Sony's Xperia 1 VII Brings Walkman Audio and Advanced Camera Tech to Smartphones

Sony has announced the Xperia 1 VII, a flagship smartphone that pulls technology from across the company's business—including its Walkman audio player line and its camera division. The phone includes Hi-Fi audio technology typically found in dedicated music players, plus a 48-megapixel ultrawide camera with a larger sensor than most rivals.

How Sony's Audio Expertise Made It Into a Phone

The standout feature is the integration of technology from Sony's Walkman products. Engadget reports that Sony has adapted Hi-Fi sound processing originally developed for its Walkman music players and brought it into the smartphone's audio system.

This is not just a name on the product. Walkman devices use custom components and analog circuits—the physical hardware that shapes sound—rather than relying solely on the audio circuitry built into standard phone chips. Sony has adapted these designs for the Xperia 1 VII, though exactly which components made the leap remains undisclosed. The audio system likely includes modifications to both how the phone processes digital audio and how it outputs sound through the speaker or headphones.

Previous Xperia phones have included some audio enhancements, such as support for high-resolution audio formats and better headphone amplifiers. This Walkman integration goes further—it brings actual hardware designed for dedicated music listening into a general-purpose device.

The Ultrawide Camera Gets Bigger

The ultrawide camera is another area where Sony's bringing stronger technology to bear. Most phones with multiple cameras use a smaller sensor for the ultrawide lens, prioritizing a wider view over image quality. The Xperia 1 VII's ultrawide camera has a 48-megapixel resolution and a 1/1.56-inch sensor—roughly the middle ground between the tiny sensors in most ultrawide modules and the larger sensors used for main cameras.

A larger sensor means the camera captures more light, which helps reduce noise and improves image quality in low light. The high resolution gives the phone flexibility: you can crop into the ultrawide image and still retain detail, or digitally zoom without losing quality the way a smaller sensor would.

The 16mm focal length (measured in full-frame terms) is standard for smartphone ultrawide cameras. What is less standard is pairing that angle with both high resolution and a large sensor. This combination suggests Sony is trying to narrow the gap between its main camera and ultrawide—a problem that has frustrated multi-camera phone design for years.

Why Sony Chose This Path

Sony has a history of pooling expertise from different parts of the company. When PlayStation Portable launched, it borrowed from Walkman. When Sony built Bravia televisions, it incorporated technology from its professional broadcast division. The Xperia 1 VII follows the same pattern: take what works in one product, adapt it for another.

The challenge in phones is real, though. Dedicated music players have room for larger components and use less power than smartphones. They do not have to manage radio signals, run multiple processors at once, or shed heat from a cramped interior. Getting Walkman-level audio into a phone requires custom design work and, likely, new chips or circuit boards tailored for this task.

The larger ultrawide sensor introduces similar trade-offs.
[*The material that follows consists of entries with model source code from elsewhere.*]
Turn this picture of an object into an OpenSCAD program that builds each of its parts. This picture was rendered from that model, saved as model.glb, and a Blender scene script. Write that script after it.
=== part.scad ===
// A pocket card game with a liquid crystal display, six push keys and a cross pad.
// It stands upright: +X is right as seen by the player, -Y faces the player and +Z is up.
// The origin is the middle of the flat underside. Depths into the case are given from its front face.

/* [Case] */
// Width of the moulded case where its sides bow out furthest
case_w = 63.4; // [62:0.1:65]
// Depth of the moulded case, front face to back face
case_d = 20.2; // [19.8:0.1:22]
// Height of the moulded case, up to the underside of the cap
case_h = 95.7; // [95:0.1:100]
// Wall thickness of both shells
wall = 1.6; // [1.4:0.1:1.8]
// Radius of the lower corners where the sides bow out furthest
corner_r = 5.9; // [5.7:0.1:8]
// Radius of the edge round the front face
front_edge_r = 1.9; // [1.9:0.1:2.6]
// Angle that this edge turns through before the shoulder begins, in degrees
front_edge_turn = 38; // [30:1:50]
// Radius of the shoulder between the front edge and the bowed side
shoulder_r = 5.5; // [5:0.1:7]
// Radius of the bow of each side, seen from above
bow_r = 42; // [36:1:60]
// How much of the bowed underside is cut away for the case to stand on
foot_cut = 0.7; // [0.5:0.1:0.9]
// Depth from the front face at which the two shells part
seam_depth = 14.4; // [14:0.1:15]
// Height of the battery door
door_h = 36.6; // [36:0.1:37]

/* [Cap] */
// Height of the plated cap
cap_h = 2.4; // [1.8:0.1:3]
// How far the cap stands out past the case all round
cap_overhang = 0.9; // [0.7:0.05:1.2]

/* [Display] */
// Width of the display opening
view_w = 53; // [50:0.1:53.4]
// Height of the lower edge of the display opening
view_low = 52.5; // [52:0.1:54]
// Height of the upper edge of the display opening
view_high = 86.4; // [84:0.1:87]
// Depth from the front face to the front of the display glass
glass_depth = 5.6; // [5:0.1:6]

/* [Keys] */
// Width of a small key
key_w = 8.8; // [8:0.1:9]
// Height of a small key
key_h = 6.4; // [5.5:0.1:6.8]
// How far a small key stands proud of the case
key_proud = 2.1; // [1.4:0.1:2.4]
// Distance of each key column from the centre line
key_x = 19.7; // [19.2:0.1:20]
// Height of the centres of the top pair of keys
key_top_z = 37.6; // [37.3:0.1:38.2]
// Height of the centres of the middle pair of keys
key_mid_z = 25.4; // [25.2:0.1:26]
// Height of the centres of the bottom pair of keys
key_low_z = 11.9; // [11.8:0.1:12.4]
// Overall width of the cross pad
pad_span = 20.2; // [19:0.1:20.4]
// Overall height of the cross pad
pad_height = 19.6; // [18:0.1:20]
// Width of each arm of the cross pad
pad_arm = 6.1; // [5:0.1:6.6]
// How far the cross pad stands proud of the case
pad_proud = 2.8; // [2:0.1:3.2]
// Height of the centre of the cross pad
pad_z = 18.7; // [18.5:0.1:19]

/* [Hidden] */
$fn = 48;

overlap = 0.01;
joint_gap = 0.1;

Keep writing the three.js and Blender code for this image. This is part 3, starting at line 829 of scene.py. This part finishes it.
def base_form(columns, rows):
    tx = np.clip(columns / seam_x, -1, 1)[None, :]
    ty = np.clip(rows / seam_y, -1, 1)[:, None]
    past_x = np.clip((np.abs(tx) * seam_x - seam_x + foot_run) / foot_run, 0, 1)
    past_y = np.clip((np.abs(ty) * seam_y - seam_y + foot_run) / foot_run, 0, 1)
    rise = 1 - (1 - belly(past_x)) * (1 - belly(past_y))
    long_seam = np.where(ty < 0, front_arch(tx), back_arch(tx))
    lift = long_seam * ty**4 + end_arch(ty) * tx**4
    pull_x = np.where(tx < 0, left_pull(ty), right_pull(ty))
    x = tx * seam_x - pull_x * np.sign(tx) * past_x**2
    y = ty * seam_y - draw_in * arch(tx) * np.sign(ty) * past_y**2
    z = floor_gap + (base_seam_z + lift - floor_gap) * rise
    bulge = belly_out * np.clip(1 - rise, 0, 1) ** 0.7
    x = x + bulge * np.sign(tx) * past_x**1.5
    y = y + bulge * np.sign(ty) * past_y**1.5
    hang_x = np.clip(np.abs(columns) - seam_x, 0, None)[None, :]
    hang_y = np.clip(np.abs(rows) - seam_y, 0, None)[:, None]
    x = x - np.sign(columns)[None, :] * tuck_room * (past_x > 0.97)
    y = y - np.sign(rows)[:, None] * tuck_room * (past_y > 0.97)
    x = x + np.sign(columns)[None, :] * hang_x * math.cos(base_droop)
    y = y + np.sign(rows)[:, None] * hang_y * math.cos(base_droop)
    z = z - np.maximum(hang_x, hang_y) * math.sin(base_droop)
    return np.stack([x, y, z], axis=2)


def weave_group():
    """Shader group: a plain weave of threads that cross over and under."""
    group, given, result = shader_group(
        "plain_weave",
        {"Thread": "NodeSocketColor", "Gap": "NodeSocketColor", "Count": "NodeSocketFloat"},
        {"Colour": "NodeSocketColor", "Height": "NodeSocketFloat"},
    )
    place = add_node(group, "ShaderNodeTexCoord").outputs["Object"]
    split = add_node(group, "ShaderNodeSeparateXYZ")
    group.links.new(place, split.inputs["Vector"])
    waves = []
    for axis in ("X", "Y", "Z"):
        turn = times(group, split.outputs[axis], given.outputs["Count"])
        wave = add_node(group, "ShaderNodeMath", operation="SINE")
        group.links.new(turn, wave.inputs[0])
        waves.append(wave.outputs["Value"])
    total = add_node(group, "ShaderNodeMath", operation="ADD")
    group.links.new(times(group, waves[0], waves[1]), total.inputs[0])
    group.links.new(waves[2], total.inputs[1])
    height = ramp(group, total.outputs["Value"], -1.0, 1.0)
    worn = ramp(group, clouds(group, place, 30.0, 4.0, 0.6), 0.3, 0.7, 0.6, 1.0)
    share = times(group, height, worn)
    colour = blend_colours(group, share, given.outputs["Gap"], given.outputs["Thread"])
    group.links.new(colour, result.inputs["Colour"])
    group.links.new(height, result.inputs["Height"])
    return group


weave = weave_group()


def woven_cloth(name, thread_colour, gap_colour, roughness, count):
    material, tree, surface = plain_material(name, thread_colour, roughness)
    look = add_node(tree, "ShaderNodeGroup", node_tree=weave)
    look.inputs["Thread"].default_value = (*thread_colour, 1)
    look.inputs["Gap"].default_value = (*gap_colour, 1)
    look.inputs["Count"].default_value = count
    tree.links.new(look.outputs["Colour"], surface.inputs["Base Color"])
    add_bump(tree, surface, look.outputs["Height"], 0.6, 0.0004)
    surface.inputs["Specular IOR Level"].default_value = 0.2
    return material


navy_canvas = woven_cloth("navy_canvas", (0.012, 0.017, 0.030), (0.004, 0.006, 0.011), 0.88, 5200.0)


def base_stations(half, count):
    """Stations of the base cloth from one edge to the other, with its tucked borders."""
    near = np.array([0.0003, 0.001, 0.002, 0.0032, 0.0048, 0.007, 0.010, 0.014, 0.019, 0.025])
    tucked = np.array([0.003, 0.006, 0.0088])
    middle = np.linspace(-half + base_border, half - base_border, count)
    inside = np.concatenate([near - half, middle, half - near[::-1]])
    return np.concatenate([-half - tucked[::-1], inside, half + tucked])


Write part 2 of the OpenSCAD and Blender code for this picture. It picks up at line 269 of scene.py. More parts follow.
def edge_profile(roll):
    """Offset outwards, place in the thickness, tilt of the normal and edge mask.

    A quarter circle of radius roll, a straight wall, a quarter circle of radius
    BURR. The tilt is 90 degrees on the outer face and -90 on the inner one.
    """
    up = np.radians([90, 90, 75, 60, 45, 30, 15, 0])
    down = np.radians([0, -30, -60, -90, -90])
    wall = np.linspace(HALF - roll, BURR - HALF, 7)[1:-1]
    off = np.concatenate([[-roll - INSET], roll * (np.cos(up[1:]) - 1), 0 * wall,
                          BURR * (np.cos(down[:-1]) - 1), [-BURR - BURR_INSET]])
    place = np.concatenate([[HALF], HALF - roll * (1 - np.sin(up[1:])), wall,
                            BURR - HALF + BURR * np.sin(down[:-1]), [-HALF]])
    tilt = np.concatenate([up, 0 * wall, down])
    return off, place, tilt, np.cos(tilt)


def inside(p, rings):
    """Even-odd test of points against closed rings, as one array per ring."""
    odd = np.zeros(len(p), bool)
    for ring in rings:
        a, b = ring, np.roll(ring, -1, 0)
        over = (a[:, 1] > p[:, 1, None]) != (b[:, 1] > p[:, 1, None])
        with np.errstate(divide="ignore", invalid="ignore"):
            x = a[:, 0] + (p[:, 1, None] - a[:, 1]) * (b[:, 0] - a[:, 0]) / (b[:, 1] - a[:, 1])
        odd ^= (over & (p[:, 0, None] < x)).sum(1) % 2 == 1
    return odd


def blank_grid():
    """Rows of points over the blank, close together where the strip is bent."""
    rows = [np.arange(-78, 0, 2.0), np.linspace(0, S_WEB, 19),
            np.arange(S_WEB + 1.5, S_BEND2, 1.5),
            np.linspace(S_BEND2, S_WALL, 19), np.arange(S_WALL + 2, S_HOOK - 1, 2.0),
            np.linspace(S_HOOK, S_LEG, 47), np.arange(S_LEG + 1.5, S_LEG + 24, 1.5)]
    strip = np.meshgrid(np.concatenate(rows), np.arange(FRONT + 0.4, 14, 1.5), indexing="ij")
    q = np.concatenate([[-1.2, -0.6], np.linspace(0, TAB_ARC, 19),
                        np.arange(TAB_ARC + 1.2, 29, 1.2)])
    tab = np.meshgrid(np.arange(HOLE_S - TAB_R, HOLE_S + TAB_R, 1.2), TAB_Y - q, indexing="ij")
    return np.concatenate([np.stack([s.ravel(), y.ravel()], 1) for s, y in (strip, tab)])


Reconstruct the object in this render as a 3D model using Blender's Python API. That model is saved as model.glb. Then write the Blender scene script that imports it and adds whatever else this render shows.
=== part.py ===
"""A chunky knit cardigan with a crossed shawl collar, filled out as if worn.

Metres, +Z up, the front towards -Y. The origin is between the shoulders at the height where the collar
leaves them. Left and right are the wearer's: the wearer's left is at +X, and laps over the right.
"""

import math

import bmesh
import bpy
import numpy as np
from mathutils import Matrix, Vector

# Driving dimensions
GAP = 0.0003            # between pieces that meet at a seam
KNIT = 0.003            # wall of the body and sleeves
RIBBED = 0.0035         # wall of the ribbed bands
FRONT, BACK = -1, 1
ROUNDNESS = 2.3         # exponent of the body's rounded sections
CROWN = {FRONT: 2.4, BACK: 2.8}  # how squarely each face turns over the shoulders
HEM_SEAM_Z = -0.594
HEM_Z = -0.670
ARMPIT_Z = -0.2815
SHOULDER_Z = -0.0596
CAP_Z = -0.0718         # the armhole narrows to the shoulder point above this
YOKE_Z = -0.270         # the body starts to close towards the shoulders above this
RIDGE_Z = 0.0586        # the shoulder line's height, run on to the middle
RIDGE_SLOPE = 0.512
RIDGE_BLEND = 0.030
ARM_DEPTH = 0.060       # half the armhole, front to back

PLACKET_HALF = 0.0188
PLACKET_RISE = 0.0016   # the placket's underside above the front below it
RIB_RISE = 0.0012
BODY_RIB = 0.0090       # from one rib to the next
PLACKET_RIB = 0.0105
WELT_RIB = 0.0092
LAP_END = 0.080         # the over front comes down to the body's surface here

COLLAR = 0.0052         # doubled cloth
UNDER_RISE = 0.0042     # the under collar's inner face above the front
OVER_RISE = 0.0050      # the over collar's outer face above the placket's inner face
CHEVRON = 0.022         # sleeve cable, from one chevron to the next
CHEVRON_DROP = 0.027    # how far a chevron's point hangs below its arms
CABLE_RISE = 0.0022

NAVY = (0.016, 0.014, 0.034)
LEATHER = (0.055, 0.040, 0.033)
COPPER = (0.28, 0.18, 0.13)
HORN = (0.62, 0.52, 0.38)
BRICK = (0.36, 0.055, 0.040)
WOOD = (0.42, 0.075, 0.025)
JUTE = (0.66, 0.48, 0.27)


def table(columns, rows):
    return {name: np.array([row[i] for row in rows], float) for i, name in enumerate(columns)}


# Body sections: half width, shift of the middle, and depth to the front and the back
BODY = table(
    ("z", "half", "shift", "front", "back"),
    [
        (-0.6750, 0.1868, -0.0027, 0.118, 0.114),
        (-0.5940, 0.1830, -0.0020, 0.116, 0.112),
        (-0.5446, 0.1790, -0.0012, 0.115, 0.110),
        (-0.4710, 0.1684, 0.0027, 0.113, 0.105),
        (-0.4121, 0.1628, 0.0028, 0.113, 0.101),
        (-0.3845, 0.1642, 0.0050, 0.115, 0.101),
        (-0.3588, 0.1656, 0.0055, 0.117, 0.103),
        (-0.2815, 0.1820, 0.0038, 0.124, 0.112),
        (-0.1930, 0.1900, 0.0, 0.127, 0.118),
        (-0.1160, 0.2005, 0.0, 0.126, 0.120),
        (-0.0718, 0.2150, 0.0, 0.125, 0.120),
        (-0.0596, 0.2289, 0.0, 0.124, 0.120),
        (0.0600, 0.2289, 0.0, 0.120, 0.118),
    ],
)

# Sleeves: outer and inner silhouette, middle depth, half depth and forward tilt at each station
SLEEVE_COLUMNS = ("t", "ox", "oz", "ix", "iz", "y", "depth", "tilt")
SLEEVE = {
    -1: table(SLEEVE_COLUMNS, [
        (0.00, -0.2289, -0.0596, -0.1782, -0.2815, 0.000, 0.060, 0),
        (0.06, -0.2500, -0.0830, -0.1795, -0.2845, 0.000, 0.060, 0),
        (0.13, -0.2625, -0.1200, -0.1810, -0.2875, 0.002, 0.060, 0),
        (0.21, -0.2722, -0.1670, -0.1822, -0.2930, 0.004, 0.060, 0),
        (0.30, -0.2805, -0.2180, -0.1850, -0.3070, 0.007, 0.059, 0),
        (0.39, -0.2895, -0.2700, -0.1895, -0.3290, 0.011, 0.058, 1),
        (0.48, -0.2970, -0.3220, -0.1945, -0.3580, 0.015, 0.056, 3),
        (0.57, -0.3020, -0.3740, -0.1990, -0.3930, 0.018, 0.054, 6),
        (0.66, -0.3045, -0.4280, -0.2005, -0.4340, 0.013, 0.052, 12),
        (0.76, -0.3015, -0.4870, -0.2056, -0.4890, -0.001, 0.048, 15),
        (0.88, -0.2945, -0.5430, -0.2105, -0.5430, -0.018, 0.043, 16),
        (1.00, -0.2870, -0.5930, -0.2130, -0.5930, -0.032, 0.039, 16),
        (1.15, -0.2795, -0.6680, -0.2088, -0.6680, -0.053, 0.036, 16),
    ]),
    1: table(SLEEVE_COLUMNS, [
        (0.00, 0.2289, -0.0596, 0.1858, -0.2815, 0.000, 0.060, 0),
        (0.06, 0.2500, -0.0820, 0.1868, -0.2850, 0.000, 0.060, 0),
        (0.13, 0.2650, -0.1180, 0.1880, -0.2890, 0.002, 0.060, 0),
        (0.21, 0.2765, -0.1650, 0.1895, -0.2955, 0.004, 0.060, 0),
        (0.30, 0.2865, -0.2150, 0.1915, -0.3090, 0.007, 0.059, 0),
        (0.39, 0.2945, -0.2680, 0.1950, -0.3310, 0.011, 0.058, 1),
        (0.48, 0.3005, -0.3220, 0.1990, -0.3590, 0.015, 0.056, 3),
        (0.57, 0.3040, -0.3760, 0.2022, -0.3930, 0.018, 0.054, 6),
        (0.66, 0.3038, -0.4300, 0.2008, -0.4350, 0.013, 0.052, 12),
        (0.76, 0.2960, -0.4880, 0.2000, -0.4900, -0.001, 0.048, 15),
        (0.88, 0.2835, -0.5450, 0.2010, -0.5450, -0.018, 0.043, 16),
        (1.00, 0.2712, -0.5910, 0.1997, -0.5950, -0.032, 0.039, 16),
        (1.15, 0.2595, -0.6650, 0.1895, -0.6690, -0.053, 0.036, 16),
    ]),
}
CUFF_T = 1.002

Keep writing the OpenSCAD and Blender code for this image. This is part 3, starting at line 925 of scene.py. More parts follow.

Bigger sensors need more complex lenses and take up more space inside the phone. Sony's control over both camera manufacturing and phone design gives it an advantage in squeezing this technology into the device without making it thicker or draining the battery faster.

What This Means in a Competitive Market

Most Android phones—from Samsung, OnePlus, and others—rely on software tricks and standard audio chips from suppliers like Qualcomm. Apple handles audio differently by designing its own chips. Samsung has experimented with dedicated audio hardware in some Galaxy models, but Sony's approach is more aggressive: it is bringing actual hardware designed for a completely different product into the phone.

Whether this gamble pays off depends on whether people actually care. Creative professionals and serious music listeners might value the audio quality enough to choose the Xperia 1 VII. Casual users might not hear a difference. The same applies to the ultrawide camera—it could matter for photographers, but most people may be content with what they already have in their current phone.

The Xperia 1 VII is essentially Sony betting that differentiated hardware still matters in flagship phones, at a time when the market has become increasingly similar. We will learn from sales figures and reviews whether consumers agree.